Biden Transition Team Highlights Top Health Pick’s Medical Marijuana Work
President-elect Joe Biden’s new pick for a leading role in the U.S. Department of Health and Human Services (HHS) is a strong ally of the medical marijuana community—the latest pro-reform selection to be named in recent weeks.
Rachel Levine, who currently serves as Pennsylvania’s health secretary, is being nominated for assistant secretary of HHS. And the Biden transition team isn’t shying away from her connection to medical cannabis, noting her expertise on the topic in a press release on Tuesday.
“In addition to her recent posts, Dr. Levine is also an accomplished regional and international speaker, and author on the opioid crisis, medical marijuana, adolescent medicine, eating disorders, and LGBTQ+ medicine,” Levine’s official biography states.
Of course, the president-elect is in favor medical cannabis, in addition to a number of other more modest reform proposals such as rescheduling, decriminalizing possession, expunging prior marijuana records and letting states set their own policies. But given his ongoing opposition to adult-use legalization, the cannabis mention on his site is noteworthy.
Pennsylvania Gov. Tom Wolf (D) reacted to Biden’s selection by emphasizing Levine’s cannabis work, noting that during her time in the state’s health department, she “was instrumental in establishing the state’s medical marijuana program, bringing national awareness to opioid use disorder, and highlighting and promoting the need for adequate medical care and access for the LGBTQ community.”
Michael Bronstein, president of the American Trade Association for Cannabis & Hemp, similarly said in a press release that Levine “is a trailblazer who successfully guided the implementation of Pennsylvania’s medical marijuana program.”
“Under Dr. Levine’s leadership, the program expanded qualifying conditions based on science, added flower to help meet patient needs, and stood up a first in the nation marijuana research program,” he said. “Pennsylvania is now one of the quickest growing and most consequential medical marijuana markets in the country in large part due to Dr. Levine’s work.”

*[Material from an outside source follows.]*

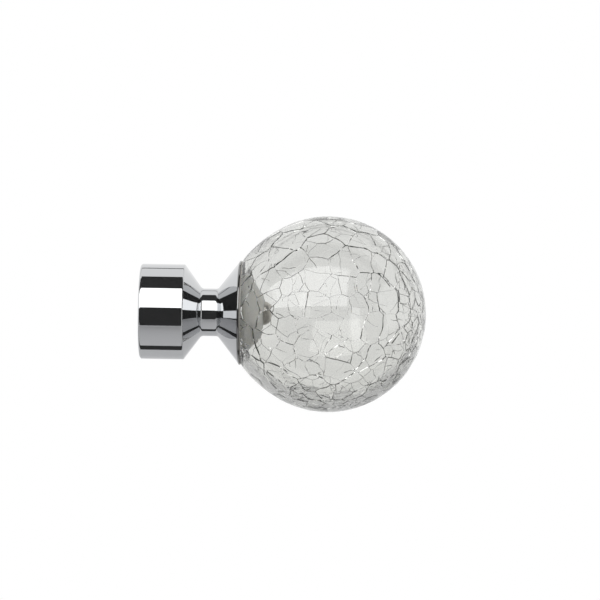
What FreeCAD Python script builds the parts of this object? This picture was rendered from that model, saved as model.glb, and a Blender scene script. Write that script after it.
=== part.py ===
import FreeCAD, Part
import Sketcher
import math
import os
import random
from FreeCAD import Vector

# Curtain pole finial: a turned end cap whose socket slides over the pole's end, and a blown, crackled
# glass ball on its flared cup. The axis runs along X, the socket's mouth faces -X, and the origin is the
# centre of the socket's floor, where the pole's end comes to rest. All lengths are in millimetres.

SIZES = [
    # Pole socket
    ("pole_diameter", 28.0, "the pole that the socket slides over"),
    ("pole_clearance", 0.15, "gap all round the pole"),
    ("socket_depth", 14.0, "from the mouth to the floor"),
    ("socket_wall", 2.85, "socket round the pole"),
    ("socket_length", 15.8, "outside, from the mouth to the first cone"),
    ("mouth_round", 0.9, "rounding of the mouth's outer edge"),
    ("mouth_chamfer", 0.6, "lead-in for the pole"),
    ("socket_round", 0.7, "rounding between socket and cone"),
    # Cone, neck and cup
    ("rear_cone_length", 6.2, "socket to neck"),
    ("neck_diameter", 17.0, "waist of the turning"),
    ("neck_length", 5.7, "straight part of the waist"),
    ("neck_fillet", 1.4, "where the cones run into the neck"),
    ("cup_length", 8.4, "neck to rim"),
    ("rim_diameter", 37.3, "outer diameter of the cup's rim"),
    ("rim_face", 2.75, "width of the flat rim that the ball sits on"),
    ("rim_land", 0.55, "narrow straight band round the rim"),
    ("rim_round", 0.25, "rounding of the rim's outer edges"),
    ("cup_depth", 5.6, "from the rim down to the cup's floor"),
    # Fixing screw and its washer
    ("screw_diameter", 5.0, "nominal size of the thread"),
    ("screw_length", 20.0, "under the head"),
    ("screw_clearance", 0.25, "screw to the hole through the neck, all round"),
    ("head_diameter", 9.5, "pan head"),
    ("head_height", 3.7, "pan head"),
    ("head_round", 1.5, "crown of the pan head"),
    ("drive_width", 1.1, "arm of the cross recess"),
    ("drive_span", 4.8, "across the cross recess"),
    ("drive_depth", 2.2, "depth of the cross recess"),
    ("washer_diameter", 10.0, "outside of the lock washer"),
    ("washer_thickness", 1.2, "lock washer"),
    ("washer_split", 0.8, "gap in the lock washer's ring"),
    ("recess_gap", 0.5, "lock washer to the counterbore, all round"),
    ("head_sink", 0.7, "head below the socket's floor"),
    # Grub screw
    ("grub_diameter", 4.0, "nominal size of the thread"),
    ("grub_sunk", 0.1, "set screw below the outside of the socket"),
    ("grub_key", 2.0, "hexagon across flats"),
    ("grub_key_depth", 1.5, "depth of the hexagon"),
    ("grub_point", 0.5, "chamfer round the point"),
    ("grub_shy", 0.05, "point held back from the bore"),
    ("grub_angle", 30.0, "degrees from straight down, towards the wall"),
    ("thread_gap", 0.05, "between a thread and its hole"),
    # Glass ball
    ("ball_diameter", 70.0, "outside of the globe"),
    ("glass_wall", 3.0, "thickness of the blown wall"),
    ("shoulder_extra", 8.5, "radius of the fuller curve to the mouth, beyond the ball's own"),
    ("shoulder_angle", 64.0, "degrees from the axis, where that curve starts"),
    ("glass_overhang", 0.53, "the glass's edge outside the cup's rim"),
    ("glass_seat", 3.65, "from the rim's edge in to the bore that is ground in the mouth"),
    ("mouth_polish", 0.5, "fire-polished edge of the mouth"),
    ("ring_thickness", 0.5, "soft ring between rim and glass"),
    ("ring_inset", 0.25, "ring's edge inside the rim's edge"),
    ("ring_gap", 0.15, "ring to plug"),
    # Plug and its insert
    ("plug_gap", 0.15, "plug to the glass's mouth"),
    ("plug_taper_gap", 0.3, "plug to the cup's cone"),
    ("plug_collar", 1.3, "straight part of the plug above the rim"),
    ("plug_dome", 7.6, "height of the dome above that"),
    ("insert_diameter", 8.4, "outside of the threaded insert"),
    ("insert_tip", 2.2, "insert beyond the dome"),
    ("insert_round", 2.8, "rounding of the insert's end"),
    ("flange_lip", 1.6, "flange moulded into the plug, round the insert"),
    ("flange_thickness", 1.5, "that flange"),
    ("flange_height", 3.0, "that flange above the plug's foot"),
    ("thread_runout", 1.6, "blind thread beyond the screw's end"),
    # Crackle
    ("crack_width", 0.2, "a crack's opening at the surface"),
    ("crack_depth", 0.45, "how deep the crack is"),
    ("crack_proud", 0.12, "how far the cutting blade stands out of the skin"),
    ("crack_cell", 19.0, "usual size of the cells that the cracks leave"),
    ("crack_stop", 0.05, "a crack ends this far short of the one that it meets"),
    ("crack_length", 14.0, "longest crack without a break"),
    ("crack_bridge", 0.4, "glass left between two lengths of one crack"),
    ("crack_margin", 13.0, "bare glass round the mouth"),
    ("crack_pattern", 7, "number of the pattern that the cracks follow"),
]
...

In one of the more recent actions in her current role, the health department head oversaw temporary changes to the state’s medical cannabis program in response to the coronavirus pandemic. That included eliminating restrictions on the number of patients a registered caregiver can work with.
“In the midst of COVID-19, we need to ensure medical marijuana patients have access to medication,” she said in March. “We want to be sure cardholders in the medical marijuana program can receive medication for one of 23 serious medical conditions during this difficult time.”
Levine, who would also be the first openly transgender Senate-confirmed federal official, would be serving in an agency that plays a significant role in setting federal marijuana policy. While the Justice Department broadly dictates marijuana’s federal scheduling, a medical and scientific review by HHS is binding on the attorney general’s subsequent classification decision.
Biden’s pick to lead HHS, California Attorney General Xavier Becerra (D), is also amenable to reform.
The president-elect also recently nominated former South Carolina Democratic Party Chair Jaime Harrison to lead the Democratic National Committee—and he’s a strong backer of full marijuana legalization.
Biden announced earlier this month that he wants Rhode Island Gov. Gina Raimondo (D) to run the Commerce Department. The governor came out in support of legalization in 2019, and she released a budget proposal last year that called for a state-run regulatory model for cannabis.
For attorney general, Biden is nominating Judge Merrick Garland, who has not been especially outspoken about his views on marijuana policy. While advocates expressed concern about his commentary in a 2012 federal appeals case on marijuana scheduling, he doesn’t appear to have been publicly hostile to a policy change.
In other positive news for advocates, the president-elect is also set to nominate former prosecutor and civil rights activist Vanita Gupta as associate attorney general. She favors cannabis legalization and has strongly condemned harsh criminalization policies for non-violent drug offenses.